# AIM OF THE EXERCISE
Set down exactly the lines from the one with "for node, shape" to the one with "bpy.data.objects.remove(obj)", both included, and no line outside that range.

# GIVEN DATA
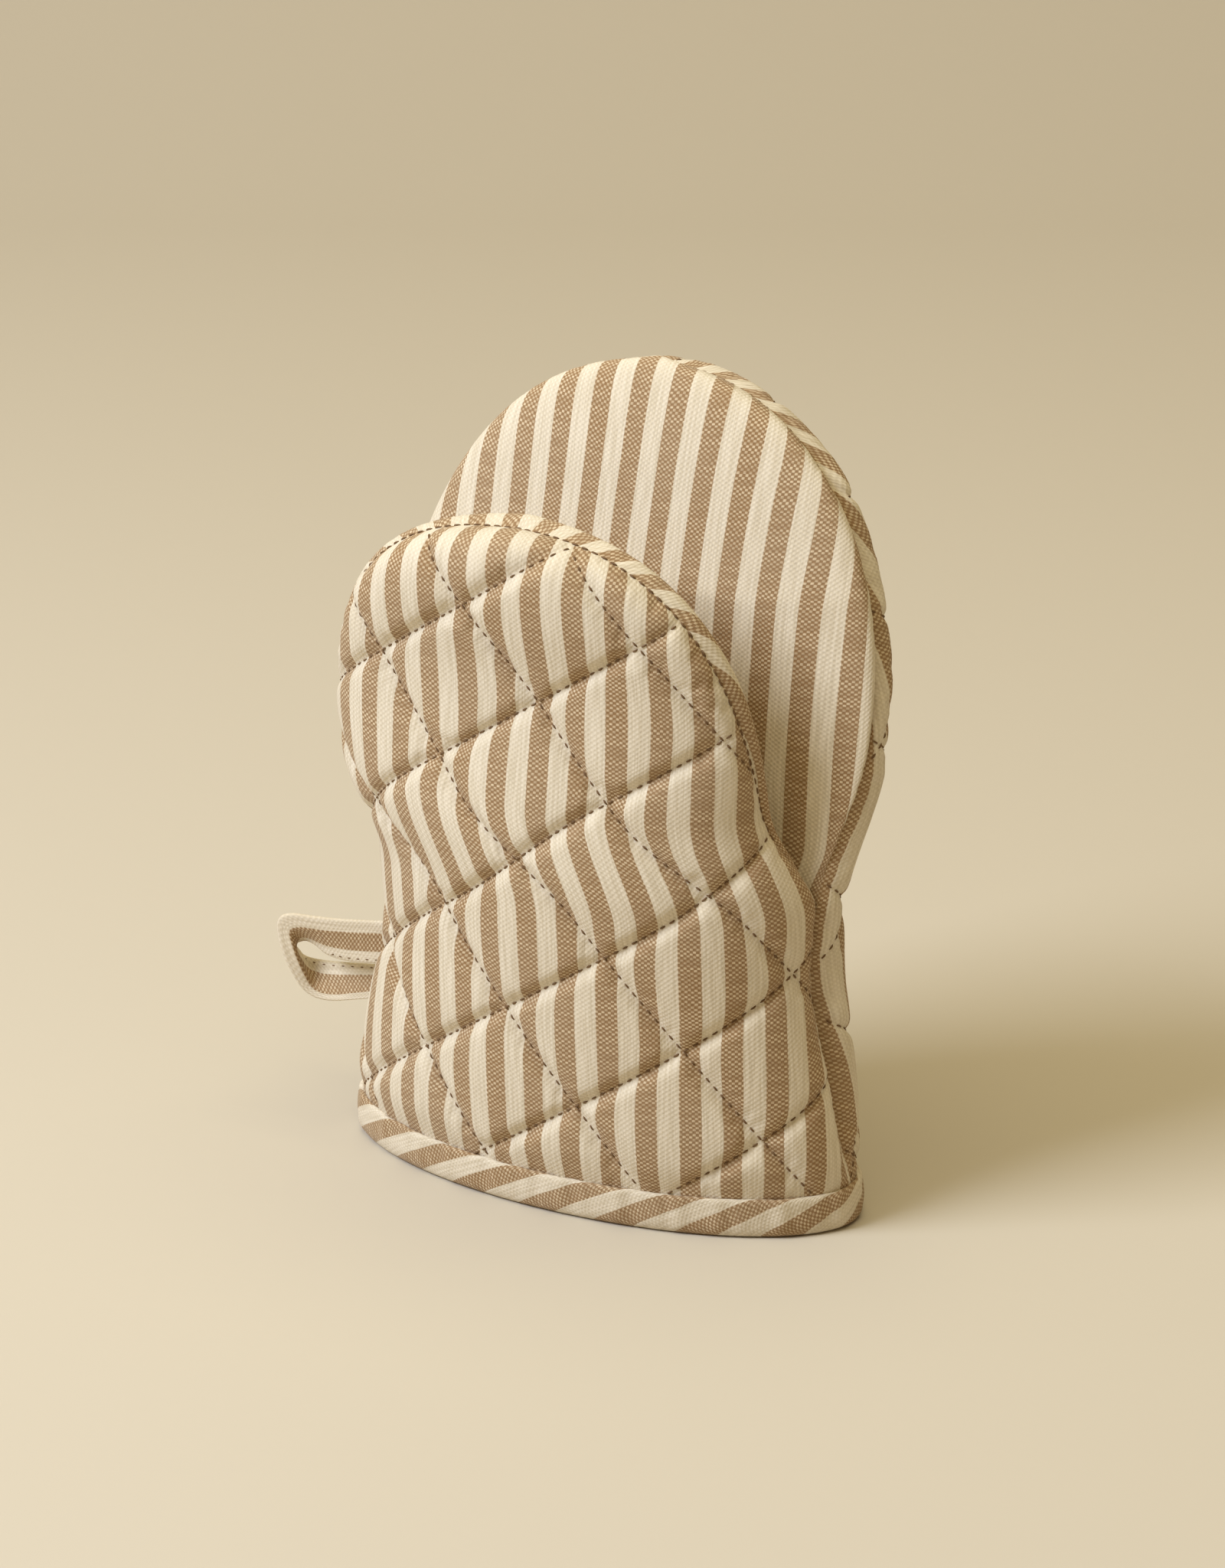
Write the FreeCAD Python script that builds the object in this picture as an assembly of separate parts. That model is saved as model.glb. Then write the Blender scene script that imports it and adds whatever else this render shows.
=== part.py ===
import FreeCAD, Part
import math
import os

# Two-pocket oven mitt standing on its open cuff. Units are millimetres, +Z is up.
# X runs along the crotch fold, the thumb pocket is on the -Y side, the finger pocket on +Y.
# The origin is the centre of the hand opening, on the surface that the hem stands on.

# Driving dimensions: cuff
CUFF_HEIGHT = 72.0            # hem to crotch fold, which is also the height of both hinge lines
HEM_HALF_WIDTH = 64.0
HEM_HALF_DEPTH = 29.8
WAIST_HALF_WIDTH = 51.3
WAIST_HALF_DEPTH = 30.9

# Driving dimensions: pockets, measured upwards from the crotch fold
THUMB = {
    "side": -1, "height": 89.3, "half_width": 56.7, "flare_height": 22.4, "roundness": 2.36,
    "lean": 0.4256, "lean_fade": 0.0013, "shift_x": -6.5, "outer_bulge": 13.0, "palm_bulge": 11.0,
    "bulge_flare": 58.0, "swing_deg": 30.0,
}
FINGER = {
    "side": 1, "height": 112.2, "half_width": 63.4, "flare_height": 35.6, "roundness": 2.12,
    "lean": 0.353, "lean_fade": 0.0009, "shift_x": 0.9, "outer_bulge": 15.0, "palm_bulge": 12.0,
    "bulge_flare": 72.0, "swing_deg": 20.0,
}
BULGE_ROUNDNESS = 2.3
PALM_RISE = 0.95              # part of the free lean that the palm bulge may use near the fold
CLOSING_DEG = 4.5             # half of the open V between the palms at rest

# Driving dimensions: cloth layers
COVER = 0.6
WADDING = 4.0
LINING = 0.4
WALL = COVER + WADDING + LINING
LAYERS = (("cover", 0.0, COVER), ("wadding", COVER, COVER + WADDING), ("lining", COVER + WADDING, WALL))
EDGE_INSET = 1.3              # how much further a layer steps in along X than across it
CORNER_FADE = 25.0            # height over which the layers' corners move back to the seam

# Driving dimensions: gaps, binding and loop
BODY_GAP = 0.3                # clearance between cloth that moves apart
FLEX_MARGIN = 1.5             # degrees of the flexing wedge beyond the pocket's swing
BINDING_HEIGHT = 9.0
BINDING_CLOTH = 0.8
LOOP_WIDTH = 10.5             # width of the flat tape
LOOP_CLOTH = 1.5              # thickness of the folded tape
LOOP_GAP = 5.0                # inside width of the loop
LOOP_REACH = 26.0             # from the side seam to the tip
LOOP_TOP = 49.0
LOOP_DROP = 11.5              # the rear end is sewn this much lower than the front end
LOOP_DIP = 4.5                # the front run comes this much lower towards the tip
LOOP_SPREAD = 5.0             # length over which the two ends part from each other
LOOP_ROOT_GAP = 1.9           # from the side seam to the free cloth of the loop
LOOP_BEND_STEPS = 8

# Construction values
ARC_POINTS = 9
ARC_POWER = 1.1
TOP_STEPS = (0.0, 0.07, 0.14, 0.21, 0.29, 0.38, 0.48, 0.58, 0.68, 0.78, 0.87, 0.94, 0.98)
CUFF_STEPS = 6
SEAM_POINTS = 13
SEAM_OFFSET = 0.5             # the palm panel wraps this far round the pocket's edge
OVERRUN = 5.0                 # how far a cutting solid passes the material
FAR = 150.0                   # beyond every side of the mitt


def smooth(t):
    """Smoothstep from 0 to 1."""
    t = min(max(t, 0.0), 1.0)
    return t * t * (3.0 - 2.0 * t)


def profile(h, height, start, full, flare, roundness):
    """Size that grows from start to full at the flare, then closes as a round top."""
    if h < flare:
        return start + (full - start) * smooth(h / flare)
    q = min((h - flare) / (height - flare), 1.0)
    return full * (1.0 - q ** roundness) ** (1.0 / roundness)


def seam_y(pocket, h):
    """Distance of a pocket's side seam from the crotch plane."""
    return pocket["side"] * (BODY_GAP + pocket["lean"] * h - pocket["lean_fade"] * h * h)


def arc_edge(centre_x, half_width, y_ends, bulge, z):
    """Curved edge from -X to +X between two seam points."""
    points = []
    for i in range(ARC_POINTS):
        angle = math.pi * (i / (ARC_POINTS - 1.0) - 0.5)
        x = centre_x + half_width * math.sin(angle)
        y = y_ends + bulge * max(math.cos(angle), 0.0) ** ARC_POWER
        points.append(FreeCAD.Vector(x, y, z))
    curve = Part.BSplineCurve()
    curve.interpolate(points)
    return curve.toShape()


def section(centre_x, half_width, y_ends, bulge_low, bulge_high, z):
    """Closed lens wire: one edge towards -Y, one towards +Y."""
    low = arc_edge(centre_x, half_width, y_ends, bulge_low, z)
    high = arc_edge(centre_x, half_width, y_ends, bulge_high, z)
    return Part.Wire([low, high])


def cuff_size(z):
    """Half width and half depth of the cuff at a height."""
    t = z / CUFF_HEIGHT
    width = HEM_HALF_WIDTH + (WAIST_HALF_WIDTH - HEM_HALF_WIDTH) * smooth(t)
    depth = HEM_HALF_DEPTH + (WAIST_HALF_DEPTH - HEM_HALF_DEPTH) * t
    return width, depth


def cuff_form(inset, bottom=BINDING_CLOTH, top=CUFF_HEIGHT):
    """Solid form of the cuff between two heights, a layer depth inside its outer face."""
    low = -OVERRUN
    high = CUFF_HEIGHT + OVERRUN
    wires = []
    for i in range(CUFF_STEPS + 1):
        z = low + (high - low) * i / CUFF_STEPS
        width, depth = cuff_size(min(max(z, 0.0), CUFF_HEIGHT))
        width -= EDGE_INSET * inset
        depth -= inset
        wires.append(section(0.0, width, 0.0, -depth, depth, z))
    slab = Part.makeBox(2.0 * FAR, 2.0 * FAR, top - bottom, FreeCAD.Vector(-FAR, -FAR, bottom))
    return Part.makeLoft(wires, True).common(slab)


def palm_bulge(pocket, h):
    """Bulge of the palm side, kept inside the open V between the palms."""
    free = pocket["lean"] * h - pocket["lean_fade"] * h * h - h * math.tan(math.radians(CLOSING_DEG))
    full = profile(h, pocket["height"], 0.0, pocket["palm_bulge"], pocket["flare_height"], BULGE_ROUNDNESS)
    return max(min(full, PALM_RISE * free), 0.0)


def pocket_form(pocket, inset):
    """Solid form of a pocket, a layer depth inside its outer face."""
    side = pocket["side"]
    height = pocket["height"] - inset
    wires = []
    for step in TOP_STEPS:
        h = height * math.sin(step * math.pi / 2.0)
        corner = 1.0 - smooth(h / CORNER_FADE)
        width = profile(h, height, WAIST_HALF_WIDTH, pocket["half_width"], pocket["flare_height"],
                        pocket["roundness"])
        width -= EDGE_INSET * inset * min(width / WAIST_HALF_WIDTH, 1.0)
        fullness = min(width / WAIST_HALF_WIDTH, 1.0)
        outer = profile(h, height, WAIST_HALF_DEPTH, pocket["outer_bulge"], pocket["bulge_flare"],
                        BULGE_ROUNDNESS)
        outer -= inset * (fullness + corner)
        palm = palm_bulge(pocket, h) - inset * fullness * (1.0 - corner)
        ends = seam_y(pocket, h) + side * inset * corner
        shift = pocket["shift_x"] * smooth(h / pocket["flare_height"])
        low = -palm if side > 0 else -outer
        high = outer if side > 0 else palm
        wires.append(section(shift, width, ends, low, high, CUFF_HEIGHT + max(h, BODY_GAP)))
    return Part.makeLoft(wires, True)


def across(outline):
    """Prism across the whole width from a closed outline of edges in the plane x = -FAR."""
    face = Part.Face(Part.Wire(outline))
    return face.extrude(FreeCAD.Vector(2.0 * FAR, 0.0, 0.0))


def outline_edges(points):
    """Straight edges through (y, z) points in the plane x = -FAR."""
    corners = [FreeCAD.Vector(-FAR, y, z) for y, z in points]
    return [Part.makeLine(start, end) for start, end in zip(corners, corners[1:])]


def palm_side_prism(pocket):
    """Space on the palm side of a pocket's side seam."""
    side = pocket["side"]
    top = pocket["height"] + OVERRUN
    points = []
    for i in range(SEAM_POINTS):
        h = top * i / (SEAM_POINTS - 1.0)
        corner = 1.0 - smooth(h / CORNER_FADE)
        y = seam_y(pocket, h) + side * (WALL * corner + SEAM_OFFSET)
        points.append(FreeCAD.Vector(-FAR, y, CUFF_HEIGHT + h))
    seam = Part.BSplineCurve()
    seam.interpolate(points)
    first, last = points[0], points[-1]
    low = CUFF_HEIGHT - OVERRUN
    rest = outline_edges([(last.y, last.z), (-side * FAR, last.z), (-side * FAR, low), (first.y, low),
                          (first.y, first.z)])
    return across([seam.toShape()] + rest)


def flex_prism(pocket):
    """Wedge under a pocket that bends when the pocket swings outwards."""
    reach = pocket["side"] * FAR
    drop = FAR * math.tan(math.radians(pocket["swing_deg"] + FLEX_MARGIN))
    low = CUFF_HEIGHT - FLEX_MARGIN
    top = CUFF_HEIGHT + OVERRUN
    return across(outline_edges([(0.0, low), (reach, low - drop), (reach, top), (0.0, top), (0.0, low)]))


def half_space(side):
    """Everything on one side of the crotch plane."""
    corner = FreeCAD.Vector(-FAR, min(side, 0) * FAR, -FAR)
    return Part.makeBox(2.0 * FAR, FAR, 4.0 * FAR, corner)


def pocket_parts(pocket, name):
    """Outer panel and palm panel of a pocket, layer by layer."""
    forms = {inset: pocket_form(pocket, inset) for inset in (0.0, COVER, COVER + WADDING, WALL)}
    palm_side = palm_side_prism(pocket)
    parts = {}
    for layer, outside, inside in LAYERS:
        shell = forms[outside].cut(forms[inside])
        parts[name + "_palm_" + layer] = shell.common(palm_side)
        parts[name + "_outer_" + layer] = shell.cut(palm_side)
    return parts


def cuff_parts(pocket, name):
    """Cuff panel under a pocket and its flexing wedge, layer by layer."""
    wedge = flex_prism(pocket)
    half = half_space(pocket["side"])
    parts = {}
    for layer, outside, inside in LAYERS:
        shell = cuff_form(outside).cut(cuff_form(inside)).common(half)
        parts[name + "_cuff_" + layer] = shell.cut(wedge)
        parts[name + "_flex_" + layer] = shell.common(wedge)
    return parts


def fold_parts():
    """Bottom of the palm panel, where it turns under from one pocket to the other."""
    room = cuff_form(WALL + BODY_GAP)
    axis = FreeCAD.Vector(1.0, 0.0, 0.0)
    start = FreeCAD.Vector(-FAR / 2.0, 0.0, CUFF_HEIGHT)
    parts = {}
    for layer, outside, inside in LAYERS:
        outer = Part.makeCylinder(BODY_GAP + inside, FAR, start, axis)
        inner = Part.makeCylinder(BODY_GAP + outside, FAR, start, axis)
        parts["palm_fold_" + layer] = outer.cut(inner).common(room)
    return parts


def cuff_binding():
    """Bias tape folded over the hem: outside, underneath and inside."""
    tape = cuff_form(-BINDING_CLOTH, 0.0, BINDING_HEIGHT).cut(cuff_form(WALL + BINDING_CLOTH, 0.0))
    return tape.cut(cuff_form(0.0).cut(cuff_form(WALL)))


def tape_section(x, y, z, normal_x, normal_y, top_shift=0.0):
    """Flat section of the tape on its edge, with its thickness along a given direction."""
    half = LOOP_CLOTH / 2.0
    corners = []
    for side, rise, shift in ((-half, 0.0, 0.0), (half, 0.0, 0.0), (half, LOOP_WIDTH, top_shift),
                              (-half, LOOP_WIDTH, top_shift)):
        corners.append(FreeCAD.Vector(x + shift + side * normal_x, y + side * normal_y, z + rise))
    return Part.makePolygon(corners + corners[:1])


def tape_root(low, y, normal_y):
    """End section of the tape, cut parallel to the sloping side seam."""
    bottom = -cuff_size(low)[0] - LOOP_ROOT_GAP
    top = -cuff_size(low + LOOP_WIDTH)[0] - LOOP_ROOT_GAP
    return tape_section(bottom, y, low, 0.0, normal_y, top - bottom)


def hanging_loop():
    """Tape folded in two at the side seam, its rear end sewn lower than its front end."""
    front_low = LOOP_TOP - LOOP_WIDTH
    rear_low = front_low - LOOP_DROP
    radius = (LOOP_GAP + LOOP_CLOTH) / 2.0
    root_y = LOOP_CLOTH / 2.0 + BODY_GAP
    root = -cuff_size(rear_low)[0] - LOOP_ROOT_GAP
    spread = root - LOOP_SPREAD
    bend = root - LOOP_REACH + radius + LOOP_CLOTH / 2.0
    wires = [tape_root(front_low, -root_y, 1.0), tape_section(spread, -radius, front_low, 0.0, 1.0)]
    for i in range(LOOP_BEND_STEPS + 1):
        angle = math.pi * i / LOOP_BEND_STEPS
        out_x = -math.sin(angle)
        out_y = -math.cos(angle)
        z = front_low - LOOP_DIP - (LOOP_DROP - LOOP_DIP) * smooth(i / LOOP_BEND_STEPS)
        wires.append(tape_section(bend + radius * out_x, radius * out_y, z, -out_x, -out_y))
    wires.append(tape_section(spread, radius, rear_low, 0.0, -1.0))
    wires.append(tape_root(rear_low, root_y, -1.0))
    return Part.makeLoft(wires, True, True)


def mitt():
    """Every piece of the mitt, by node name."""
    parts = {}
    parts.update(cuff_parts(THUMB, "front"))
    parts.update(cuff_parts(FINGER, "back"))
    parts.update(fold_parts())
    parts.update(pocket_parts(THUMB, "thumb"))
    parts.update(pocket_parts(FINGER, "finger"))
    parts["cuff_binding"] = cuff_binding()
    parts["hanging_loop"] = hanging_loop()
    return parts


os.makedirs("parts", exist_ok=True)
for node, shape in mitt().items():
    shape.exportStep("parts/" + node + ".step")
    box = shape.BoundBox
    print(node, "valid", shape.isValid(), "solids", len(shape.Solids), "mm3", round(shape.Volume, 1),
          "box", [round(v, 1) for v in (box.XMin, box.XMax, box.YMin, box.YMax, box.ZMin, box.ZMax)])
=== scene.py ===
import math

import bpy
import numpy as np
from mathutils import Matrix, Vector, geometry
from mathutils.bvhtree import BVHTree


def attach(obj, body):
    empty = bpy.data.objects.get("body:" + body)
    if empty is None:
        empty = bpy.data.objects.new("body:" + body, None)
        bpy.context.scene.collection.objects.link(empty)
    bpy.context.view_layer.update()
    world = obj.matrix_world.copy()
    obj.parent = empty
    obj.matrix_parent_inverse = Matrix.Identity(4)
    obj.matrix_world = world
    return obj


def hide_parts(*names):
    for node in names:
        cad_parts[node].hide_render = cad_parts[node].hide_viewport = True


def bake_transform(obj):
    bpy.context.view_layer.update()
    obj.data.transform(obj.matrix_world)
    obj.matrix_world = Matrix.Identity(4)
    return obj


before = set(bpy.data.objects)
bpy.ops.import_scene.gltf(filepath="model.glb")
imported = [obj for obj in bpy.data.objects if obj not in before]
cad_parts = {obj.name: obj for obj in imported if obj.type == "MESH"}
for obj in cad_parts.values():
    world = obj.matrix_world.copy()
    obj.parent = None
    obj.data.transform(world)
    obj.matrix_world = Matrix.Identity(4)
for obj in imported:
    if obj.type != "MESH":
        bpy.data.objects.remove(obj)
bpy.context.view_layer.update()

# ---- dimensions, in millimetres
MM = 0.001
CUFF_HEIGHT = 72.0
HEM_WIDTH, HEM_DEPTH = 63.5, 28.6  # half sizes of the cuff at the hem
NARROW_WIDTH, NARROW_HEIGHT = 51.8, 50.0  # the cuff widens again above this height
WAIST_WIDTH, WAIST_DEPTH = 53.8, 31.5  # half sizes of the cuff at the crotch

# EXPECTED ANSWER
for node, shape in mitt().items():
    shape.exportStep("parts/" + node + ".step")
    box = shape.BoundBox
    print(node, "valid", shape.isValid(), "solids", len(shape.Solids), "mm3", round(shape.Volume, 1),
          "box", [round(v, 1) for v in (box.XMin, box.XMax, box.YMin, box.YMax, box.ZMin, box.ZMax)])
=== scene.py ===
import math

import bpy
import numpy as np
from mathutils import Matrix, Vector, geometry
from mathutils.bvhtree import BVHTree


def attach(obj, body):
    empty = bpy.data.objects.get("body:" + body)
    if empty is None:
        empty = bpy.data.objects.new("body:" + body, None)
        bpy.context.scene.collection.objects.link(empty)
    bpy.context.view_layer.update()
    world = obj.matrix_world.copy()
    obj.parent = empty
    obj.matrix_parent_inverse = Matrix.Identity(4)
    obj.matrix_world = world
    return obj


def hide_parts(*names):
    for node in names:
        cad_parts[node].hide_render = cad_parts[node].hide_viewport = True


def bake_transform(obj):
    bpy.context.view_layer.update()
    obj.data.transform(obj.matrix_world)
    obj.matrix_world = Matrix.Identity(4)
    return obj


before = set(bpy.data.objects)
bpy.ops.import_scene.gltf(filepath="model.glb")
imported = [obj for obj in bpy.data.objects if obj not in before]
cad_parts = {obj.name: obj for obj in imported if obj.type == "MESH"}
for obj in cad_parts.values():
    world = obj.matrix_world.copy()
    obj.parent = None
    obj.data.transform(world)
    obj.matrix_world = Matrix.Identity(4)
for obj in imported:
    if obj.type != "MESH":
        bpy.data.objects.remove(obj)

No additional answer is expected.